Medine’ye gelen Hz. peygamber daha önce devam ettiği bu gündeki orucun Yahudi ahkâmında da uygulandığını duyduğunda bu orucu pekiştirmek için Vakit geçirmeden hem kendi tuttuğu hem de Ensar ve Muhacirine emrettiğini görmekteyiz.
“Seleme bin el-Ekva radiyallahu anh’dan: Allah Resulü sallallahu aleyhi vesellem, Eslem’den bir adama emretti: “Haydi halka ilan et! Kim yemişse günün kalan kısmını oruçla geçirsin. Kim yememişse orucuna da devam etsin. Çünkü bu gün, Âşûrâ günüdür.” (Buhari, Müslim ve Nesai)” [10]
Hz. peygamberden rivayet olunan bu hadiste, resulullahın vakit geçirmeden Âşûrâ orucunu uygulamaya geçirdiğini anlamaktayız. Bu hadisten anlaşılacağı üzere; Muhacirinden Âşûrâ orucu tutanların oruçlarına devam etmelerini emrederken; Mekke’de tutulan Âşûrâ orucundan bîhaber olan Ensar’ın da, resulullah’tan haber aldıkları andan itibaren bu orucu tutmaya başlamalarını emretmiştir. Yani bu seneki Âşûrâ orucunun vakti geçti, gelecek seneye tutarız, dememiştir. Ensar’ın böyle bir oruç ile ilgileri bulunmadığı için oruç tutulma emri kendilerine ulaştığı andan itibaren oruca başlamalarını emreden Hz. peygamber, Muhacirin için ise; Mekke’de tuttukları Âşûrâ orucunu, Yahudilerin de tuttuğunu görerek bırakmamaları için oruçlarına devam etmelerini istediği anlaşılmaktadır.

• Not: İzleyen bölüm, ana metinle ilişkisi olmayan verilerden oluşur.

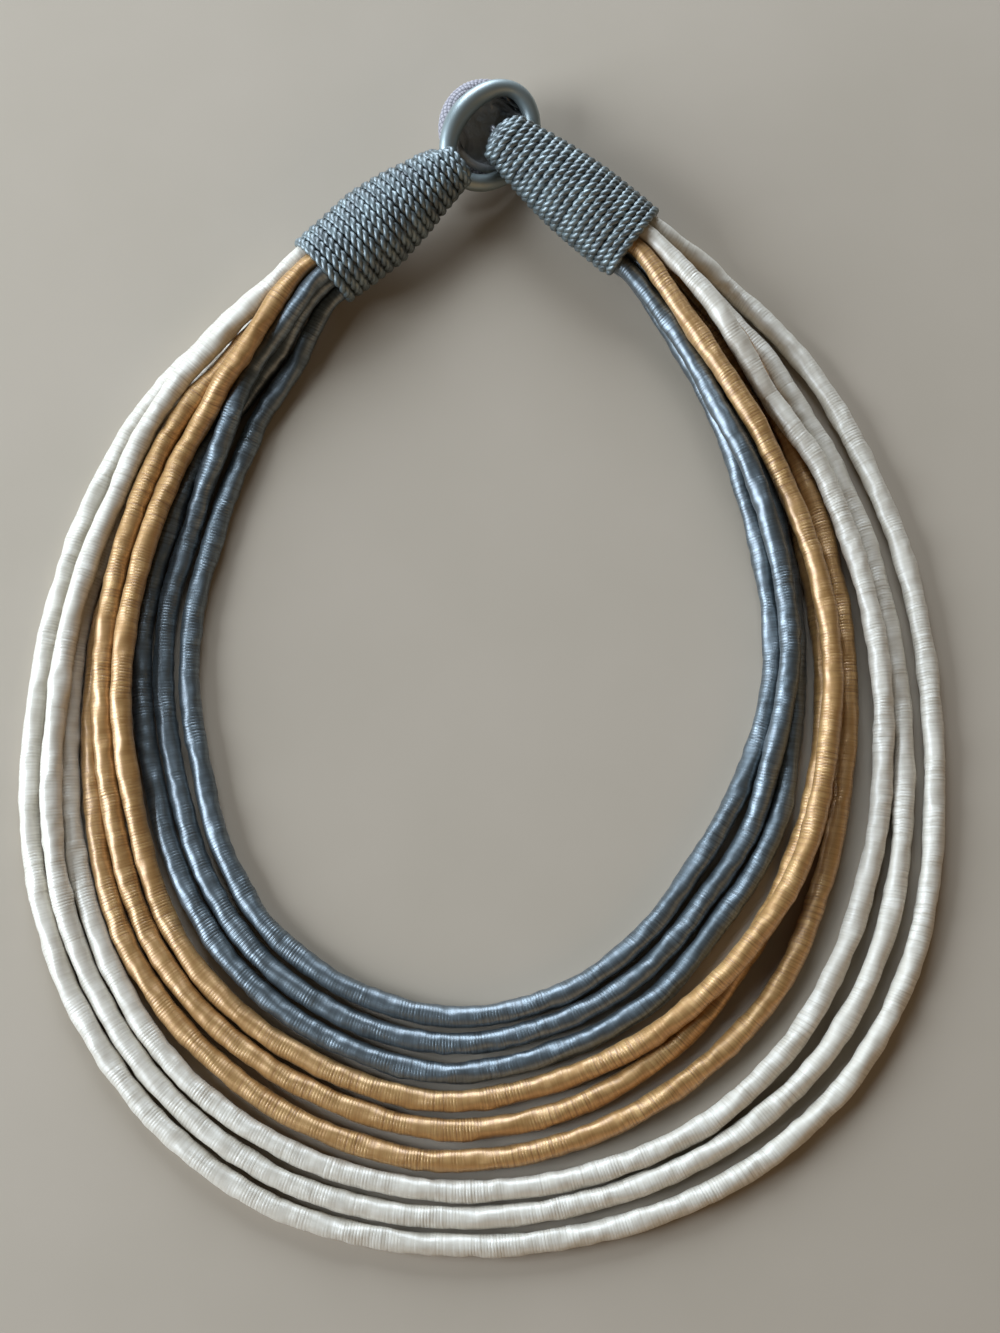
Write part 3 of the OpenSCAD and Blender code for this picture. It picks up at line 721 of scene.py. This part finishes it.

Nitekim sahabeden özellikle Muhacirinden geldiğini zannettiğimiz bazı sorulara Hz. peygamber şöyle cevap vermektedir: “İbn Abbas radiyallahu anh’dan: Allah resulü sallallahu aleyhi vesellem, Âşûrâ günü oruç tutup; o gün oruç tutulmasını emr edince dediler ki: “ Ey Allah’ın resulü! Bu Yahudi ve Hıristiyanların saygı gösterdiği bir gündür.” Şöyle buyurdu: “ Gelecek sene inşallah dokuzuncu günü oruç tutarım.” Fakat gelecek sene gelmeden Allah resulü sallallahu aleyhi vesellem vefat etti. “ (Müslim ve Ebu Davud)” [11]

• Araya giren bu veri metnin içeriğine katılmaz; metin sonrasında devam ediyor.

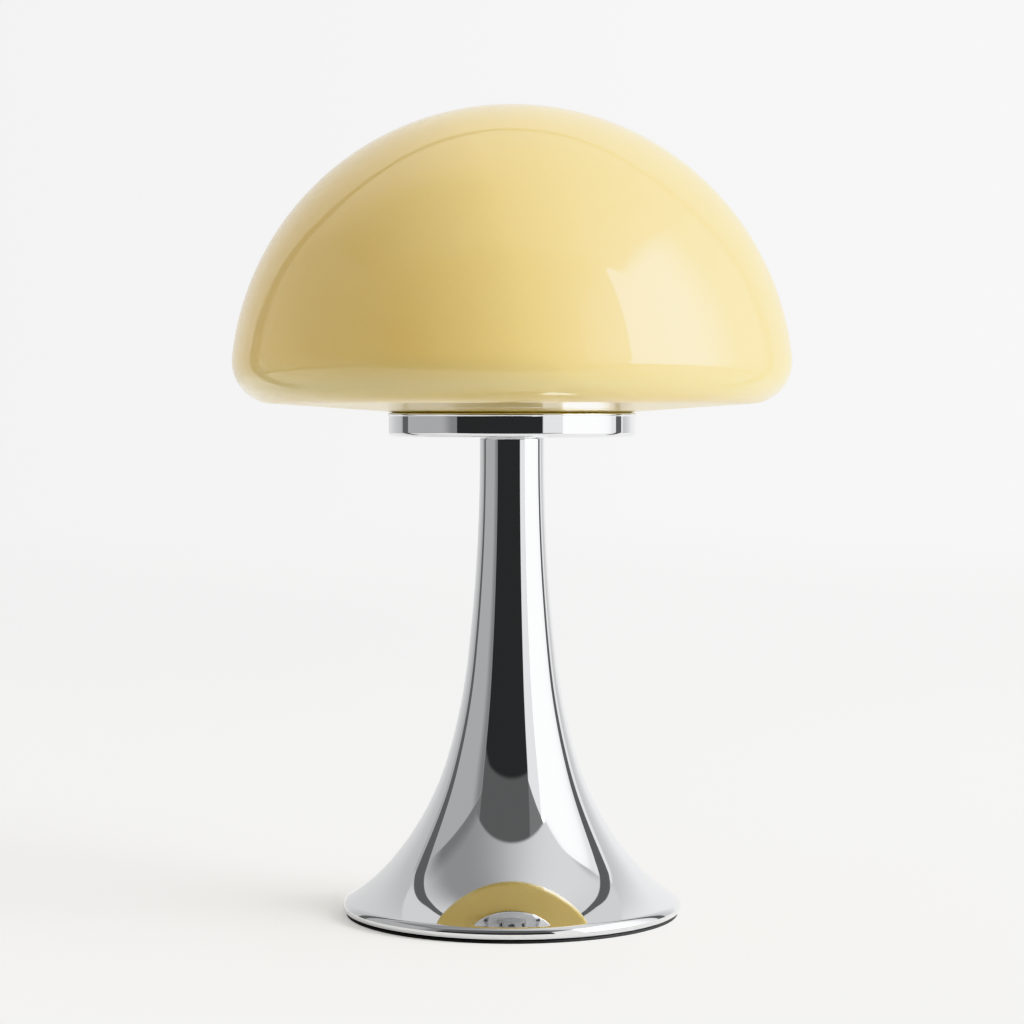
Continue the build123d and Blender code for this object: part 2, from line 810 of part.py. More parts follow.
# aluminium board with its light-emitting chips, at the mouth of the housing
board_radius = globe_rim_radius - housing_wall - led_board_gap
board_foot = housing_top - led_board_thickness
with BuildPart() as led_board:
    with BuildSketch(Plane.XY.offset(board_foot)):
        Circle(board_radius)
    extrude(amount=led_board_thickness)
finish(led_board, "led_board")

with BuildPart() as led_chips:
    with BuildSketch(Plane.XY.offset(housing_top)):
        with PolarLocations(led_circle_radius, led_count):
            Rectangle(led_size, led_size)
    extrude(amount=led_height)
finish(led_chips, "led_chips")

# driver board that stands inside the housing, under the aluminium board
with BuildPart() as driver_board:
    with BuildSketch(Plane.XY.offset(board_foot)):
        Rectangle(driver_width, driver_thickness)
    extrude(amount=-driver_length)
finish(driver_board, "driver_board")
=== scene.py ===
import json
import math

import bmesh
import bpy
import mathutils
import numpy as np
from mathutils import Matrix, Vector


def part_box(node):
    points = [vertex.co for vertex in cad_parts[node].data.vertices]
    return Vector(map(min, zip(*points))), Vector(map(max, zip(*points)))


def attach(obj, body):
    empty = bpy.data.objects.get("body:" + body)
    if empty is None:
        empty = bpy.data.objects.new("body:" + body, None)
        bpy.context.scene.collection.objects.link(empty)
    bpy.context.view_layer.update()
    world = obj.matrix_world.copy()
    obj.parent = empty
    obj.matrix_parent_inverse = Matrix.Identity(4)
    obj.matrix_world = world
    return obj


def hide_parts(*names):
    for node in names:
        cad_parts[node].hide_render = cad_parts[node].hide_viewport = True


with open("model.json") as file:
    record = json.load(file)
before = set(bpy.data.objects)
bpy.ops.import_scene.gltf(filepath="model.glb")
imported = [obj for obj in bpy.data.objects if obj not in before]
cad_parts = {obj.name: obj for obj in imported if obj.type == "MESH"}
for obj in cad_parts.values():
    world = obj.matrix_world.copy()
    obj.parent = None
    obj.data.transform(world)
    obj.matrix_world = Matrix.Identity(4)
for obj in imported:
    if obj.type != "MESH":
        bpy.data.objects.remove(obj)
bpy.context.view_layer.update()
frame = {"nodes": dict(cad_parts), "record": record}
nodes = frame["nodes"]
mm = 0.001  # sizes in the dictionaries are in millimetres, the scene is in metres
joinDistance = 1e-6  # points closer than this, in metres, become one
leastEdge = 1e-7  # and edges shorter than this are dropped
print("frame loaded,", len(nodes), "nodes")


def addNode(tree, kind, sockets=None, **settings):
    # one node: settings are its properties, sockets are values or links for its inputs
    node = tree.nodes.new(kind)
    for name, value in settings.items():
        setattr(node, name, value)
    for socket, value in (sockets or {}).items():
        if isinstance(value, bpy.types.NodeSocket):
            tree.links.new(value, node.inputs[socket])
        else:
            node.inputs[socket].default_value = value
    return node


def calc(tree, operation, first, second=0.0):
    # one arithmetic step on one or two values
    return addNode(tree, "ShaderNodeMath", {0: first, 1: second}, operation=operation).outputs[0]


def fullTurn(count):
    # angles all the way round, without the doubled last one
    return np.linspace(0.0, 2.0 * math.pi, count, endpoint=False)


def easeStep(tree, value, middle, blur, low=0.0, high=1.0):
    # goes from low to high where value passes middle, smoothly over a width of blur
    sockets = {
        "Value": value,
        "From Min": middle - blur / 2,
        "From Max": middle + blur / 2,
        "To Min": low,
        "To Max": high,
    }
    return addNode(
        tree, "ShaderNodeMapRange", sockets, interpolation_type="SMOOTHSTEP"
    ).outputs[0]


def easeWindow(tree, value, start, end, blur):
    # 1 between start and end, 0 outside, with soft ends
    rise = easeStep(tree, value, start, blur)
    fall = easeStep(tree, value, end, blur, 1.0, 0.0)
    return calc(tree, "MULTIPLY", rise, fall)


def blendLevels(tree, share, below, above):
    # below where share is 0, above where it is 1
    return addNode(
        tree, "ShaderNodeMix", {0: share, 2: below, 3: above}, data_type="FLOAT"
    ).outputs[0]


def blendColors(tree, share, first, second):
    mix = addNode(tree, "ShaderNodeMix", {0: share, 6: first, 7: second}, data_type="RGBA")
    return mix.outputs[2]


def newMaterial(name, **values):
    # a Principled surface: values are set on its own sockets
    material = bpy.data.materials.new(name)
    material.use_nodes = True
    tree = material.node_tree
    shader = tree.nodes["Principled BSDF"]
    for socket, value in values.items():
        shader.inputs[socket].default_value = value
    return material, tree, shader


cameraValues = {
    "lens": 95.29,  # mm
    "sensor": 36.0,  # mm across
    "distance": 1.4519,
    "height": 0.268,
    "pitch": 2.071,  # degrees below level
}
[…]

Hz. peygamber sahabeden gelen Âşûrâ orucu ile ilgili bu takva’ya dayanan çekincelere hak vermiştir. Hz. peygamber mühim olanın, Hz. Musa ve Hz. Harun’un İsrailoğullarını Firavundan kurtulmalarını sağladıklarında tuttukları bu oruca istinaden Âşûrâ orucunu uygulamaları olduğunu fakat Yahudilerin, bize uydunuz gibi Müslümanları hafife almalarına karşı, bir önceki veya sonraki gün de oruç tutarak, onların bu tutumlarına karşı bir değişiklik yapabileceklerini belirtmiştir. Nitekim kendi de bir sene sonraki Âşûrâ orucuna bir gün evvel başlama isteğini bu yüzden ifade ettiği kanaatindeyiz.

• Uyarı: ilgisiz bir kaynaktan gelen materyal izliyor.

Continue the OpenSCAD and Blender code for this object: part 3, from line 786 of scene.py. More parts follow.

Hz. peygamber bilindiği gibi kendisine ilgili ayetler inmezden evvel, Ehl-i Kitab’ın uygulamalarından bazılarını tatbik tatbik etmiştir. Kıble’nin Kudüs olması, abdest ve gusül, recm v.s gibi değişik uygulamaların, haklarında ayetler inmeden Hz. peygamber tarafından hem kendisi tarafından uyguladığı hem de sahabesine emrettiği malumdur.